Ze szczerym zainteresowaniem pytam co widzieli ciekawego, co przeżyli, co jedli, jakie mają wrażenia. I zaczynam wysłuchiwać narzekania, a to że to nie tak jak miało być, a to że było za ciasno, za ciepła woda, za zimna woda no i oczywiści że wszystko było by w miarę ok gdyby nie fakt, że przez 2 tygodnie nikt ich nie uraczył schabowym z ziemniaczkami i suróweczką.

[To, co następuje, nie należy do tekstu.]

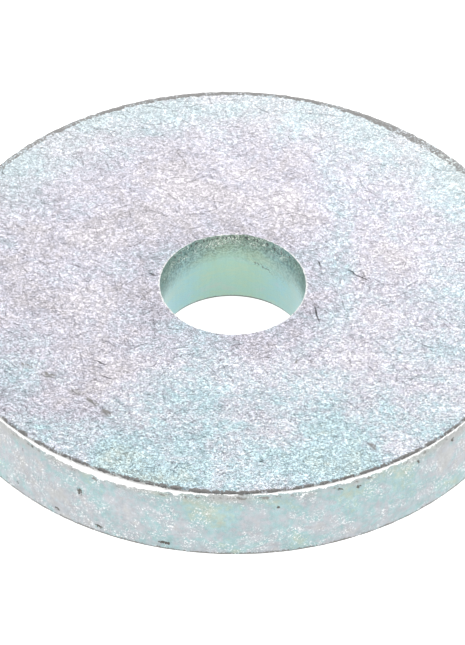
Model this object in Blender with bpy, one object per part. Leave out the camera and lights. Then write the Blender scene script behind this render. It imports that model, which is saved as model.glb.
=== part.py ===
"""Flat washer: a thick round disc of zinc-plated steel, punched from plate, with a bolt hole.

The washer lies flat, its axis along +Z and its bearing face on z = 0.  The upper face is
the die-roll side of the outer edge, and the breakout side of the bore.
"""
import math

import bmesh
import bpy
from mathutils import Vector

# Driving dimensions, in metres.
OUTER_DIAMETER = 0.04445      # 1 3/4 in
THICKNESS = 0.00635           # 1/4 in plate
BORE_DIAMETER = 0.0108        # the burnished wall, the narrowest part of the bolt hole

OUTER_ROLL_WIDTH = 0.00045    # the upper outer edge is drawn down as the blank is sheared
OUTER_ROLL_DEPTH = 0.00035
OUTER_FRACTURE_HEIGHT = 0.0022  # the torn lower part of the outer wall, from the bearing face
OUTER_FRACTURE_TAPER = 0.00008  # how far the torn part draws in, at the bearing face
OUTER_BASE_RADIUS = 0.00013     # the lower outer edge, dulled by tumbling

BORE_ROLL_WIDTH = 0.00035     # the lower mouth of the bore, where the punch came in
BORE_ROLL_DEPTH = 0.0004
BORE_BREAKOUT_DEPTH = 0.0016  # the torn upper part of the bore's wall, from the upper face
BORE_BREAKOUT_FLARE = 0.00006  # how far the torn part opens out, at the upper face

TURN_STEPS = 96               # facets round the axis
ROLL_STEPS = 6                # facets across each rolled edge
BASE_STEPS = 3                # facets across the dulled lower edge
SHARP_ANGLE = math.radians(35.0)

# Clear zinc plate over steel.
PLATED_STEEL_COLOUR = (0.62, 0.67, 0.70, 1.0)
PLATED_STEEL_ROUGHNESS = 0.34
PLATED_STEEL_METALLIC = 1.0


def remove_all_objects():
    """Empty the scene."""
    for item in list(bpy.data.objects):
        bpy.data.objects.remove(item, do_unlink=True)


def plated_steel():
    """Return the washer's material."""
    material = bpy.data.materials.new("zinc_plated_steel")
    material.use_nodes = True
    shader = material.node_tree.nodes["Principled BSDF"]
    shader.inputs["Base Color"].default_value = PLATED_STEEL_COLOUR
    shader.inputs["Roughness"].default_value = PLATED_STEEL_ROUGHNESS
    shader.inputs["Metallic"].default_value = PLATED_STEEL_METALLIC
    material.diffuse_color = PLATED_STEEL_COLOUR
    return material


def corner_arc(centre_r, centre_z, width, depth, first_turn, last_turn, steps):
    """Return the (radius, height) points of an elliptical corner, both ends included.

    Turns are in quarter circles: 0 points outward along the radius, and 1 points up.
    """
    points = []
    for step in range(steps + 1):
        turn = first_turn + (last_turn - first_turn) * step / steps
        angle = turn * math.pi / 2.0
        points.append((centre_r + width * math.cos(angle), centre_z + depth * math.sin(angle)))
    return points


def washer_profile():
    """Return the washer's half section, from its upper outer edge down and round to its bore."""
    outer = OUTER_DIAMETER / 2.0
    bore = BORE_DIAMETER / 2.0
    base = outer - OUTER_FRACTURE_TAPER

    upper_roll = corner_arc(outer - OUTER_ROLL_WIDTH, THICKNESS - OUTER_ROLL_DEPTH,
                            OUTER_ROLL_WIDTH, OUTER_ROLL_DEPTH, 1.0, 0.0, ROLL_STEPS)
    fracture_start = [(outer, OUTER_FRACTURE_HEIGHT)]
    lower_edge = corner_arc(base - OUTER_BASE_RADIUS, OUTER_BASE_RADIUS,
                            OUTER_BASE_RADIUS, OUTER_BASE_RADIUS, 0.0, -1.0, BASE_STEPS)
    bore_mouth = corner_arc(bore + BORE_ROLL_WIDTH, BORE_ROLL_DEPTH,
                            BORE_ROLL_WIDTH, BORE_ROLL_DEPTH, -1.0, -2.0, ROLL_STEPS)
    breakout = [(bore, THICKNESS - BORE_BREAKOUT_DEPTH),
                (bore + BORE_BREAKOUT_FLARE, THICKNESS)]
    return upper_roll + fracture_start + lower_edge + bore_mouth + breakout


def turned_solid(name, profile, material):
    """Spin a closed half section round the Z axis and return the solid as an object."""
    bm = bmesh.new()
    verts = [bm.verts.new((radius, 0.0, height)) for radius, height in profile]
    edges = [bm.edges.new((vert, verts[index - 1])) for index, vert in enumerate(verts)]
    bmesh.ops.spin(bm, geom=verts + edges, cent=Vector(), axis=Vector((0.0, 0.0, 1.0)),
                   angle=2.0 * math.pi, steps=TURN_STEPS, use_merge=True)
    bmesh.ops.recalc_face_normals(bm, faces=bm.faces)

    mesh = bpy.data.meshes.new(name)
    bm.to_mesh(mesh)
    bm.free()
    mesh.shade_smooth()
    mesh.set_sharp_from_angle(angle=SHARP_ANGLE)
    mesh.materials.append(material)

    solid = bpy.data.objects.new(name, mesh)
    bpy.context.scene.collection.objects.link(solid)
    return solid


def main():
    """Build the washer."""
    remove_all_objects()
    turned_solid("washer_disc", washer_profile(), plated_steel())


main()
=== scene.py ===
"""Looks of a thick zinc-plated flat washer, laid out as a Blender add-on.

The washer is a blank punched from steel plate: its upper outer edge is rolled over by the
die, its walls are burnished where they were sheared and grainy where they tore, and it was
then barrel-tumbled and plated with clear zinc.  One operator makes the washer around its CAD
solid, and one makes the stage it lies on.
"""

import math
import random
from types import SimpleNamespace

import bpy
import numpy as np
from bpy.props import FloatProperty, FloatVectorProperty, IntProperty, PointerProperty
from mathutils import Matrix, Vector, noise


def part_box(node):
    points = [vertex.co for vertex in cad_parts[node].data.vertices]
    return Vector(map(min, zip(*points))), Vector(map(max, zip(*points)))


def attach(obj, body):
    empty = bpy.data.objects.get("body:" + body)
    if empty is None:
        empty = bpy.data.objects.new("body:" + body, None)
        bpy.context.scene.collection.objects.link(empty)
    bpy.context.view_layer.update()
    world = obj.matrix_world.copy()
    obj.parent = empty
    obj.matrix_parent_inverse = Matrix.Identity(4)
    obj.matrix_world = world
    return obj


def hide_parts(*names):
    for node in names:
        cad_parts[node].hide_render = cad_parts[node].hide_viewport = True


bl_info = {
    "name": "Plated Flat Washer",
    "version": (1, 0, 0),
    "blender": (4, 5, 0),
    "location": "View3D > Sidebar > Washer",
    "description": "Makes a punched and zinc-plated flat washer and the stage it lies on",
    "category": "Add Mesh",
}

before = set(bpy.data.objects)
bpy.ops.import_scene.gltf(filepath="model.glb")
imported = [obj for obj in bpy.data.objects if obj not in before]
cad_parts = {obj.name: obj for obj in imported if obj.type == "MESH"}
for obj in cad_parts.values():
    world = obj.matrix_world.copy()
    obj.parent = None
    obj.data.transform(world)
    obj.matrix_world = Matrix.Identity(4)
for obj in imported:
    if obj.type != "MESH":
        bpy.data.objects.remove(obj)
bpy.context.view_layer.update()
NODE = "washer_disc"
MM = 0.001                      # metres in a millimetre: shapes below are in millimetres

DISC_LOW, DISC_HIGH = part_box(NODE)
OUTER_RADIUS = (DISC_HIGH.x - DISC_LOW.x) / 2.0 / MM
THICKNESS = (DISC_HIGH.z - DISC_LOW.z) / MM
BORE_RADIUS = min(vert.co.xy.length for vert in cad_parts[NODE].data.vertices) / MM


# ---- Sizes and colours that a user would change ----

class WasherShape(bpy.types.PropertyGroup):
    """Sizes of the washer's sheared and rolled edges."""

    roll_width: FloatProperty(
        name="Roll width", default=0.44 * MM, min=0.05 * MM, max=1.5 * MM, unit="LENGTH",
        description="How far the rolled upper outer edge reaches in from the outer wall")
    roll_depth: FloatProperty(
        name="Roll depth", default=0.36 * MM, min=0.05 * MM, max=1.5 * MM, unit="LENGTH",
        description="How far the rolled upper outer edge reaches down the outer wall")
    torn_height: FloatProperty(
        name="Torn height", default=1.9 * MM, min=0.1 * MM, max=5.0 * MM, unit="LENGTH",
        description="Height of the torn lower part of the outer wall")
    torn_taper: FloatProperty(
        name="Torn taper", default=0.08 * MM, min=0.0, max=0.5 * MM, unit="LENGTH",
        description="How far the torn part of the outer wall draws in at the bottom")
    # The rounded lower outer edge is darkened with painted shade.
    base_radius: FloatProperty(
        name="Base radius", default=0.13 * MM, min=0.02 * MM, max=0.5 * MM, unit="LENGTH",
        description="Radius of the dulled lower outer edge")
    mouth_width: FloatProperty(
        name="Mouth width", default=0.35 * MM, min=0.05 * MM, max=1.0 * MM, unit="LENGTH",
        description="Width of the rolled lower mouth of the bore")
    mouth_depth: FloatProperty(
        name="Mouth depth", default=0.40 * MM, min=0.05 * MM, max=1.0 * MM, unit="LENGTH",
        description="Height of the rolled lower mouth of the bore")
    breakout_depth: FloatProperty(
        name="Breakout depth", default=1.5 * MM, min=0.1 * MM, max=4.0 * MM, unit="LENGTH",
        description="Depth of the torn upper part of the bore's wall")
    breakout_flare: FloatProperty(
        name="Breakout flare", default=0.12 * MM, min=0.0, max=0.5 * MM, unit="LENGTH",
        description="How far the torn part of the bore opens out at the upper face")
    segments: IntProperty(
        name="Segments", default=680, min=64, max=700,
        description="Steps round the axis")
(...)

Cały czas w kółko to „ich” jedzenie musieli jeść! Ludzie czy tylko ja tak mam, że cieszę się z każdego wyjazdu i każdą najmniejszą niewygodę traktuję jak niesamowitą możliwość poznania nowego miejsca i nowej kultury. Że to dla mnie niebiańska rozkosz móc spróbować nowych nieznanych smaków. Poznać nowe produkty, dania, rozkoszować się lokalnymi specjałami, których w Polsce nie uraczę? Czy tylko ja lubię trud i znój podróży? Czy tylko ja nie tęsknię za skapciałym schabowym i ziemniaczkami?!!! Przecież możliwość podróży i zwiedzania to nie kara czy zsyłka jakaś za karę. To czysta przyjemność i ogromna szansa poznania i doświadczenia czegoś nowego i nieznanego. Mnie w podróży tak bardzo interesują nowe smaki i nowe potrawy, że zawsze zajmuję się ich fotografowaniem. Fotografia kulinarna w podróży to dla mnie ważny element całej wyprawy. Taka fotografia potraw znakomicie potem pozwala zaprezentować szerszemy gronu jakie potrawy jadłam i jak się one prezentowały.
Nowe potrawy, które możemy poznać podczas wycieczek mogą okazać się najwspanialszymi jakie do tej pory jedliśmy. Dlaczego Polaku boisz się próbować tego co nieznane i tak rozpaczliwie trzymasz się tego znanego kotleta schabowego, który przecież wcale nie jest smaczny.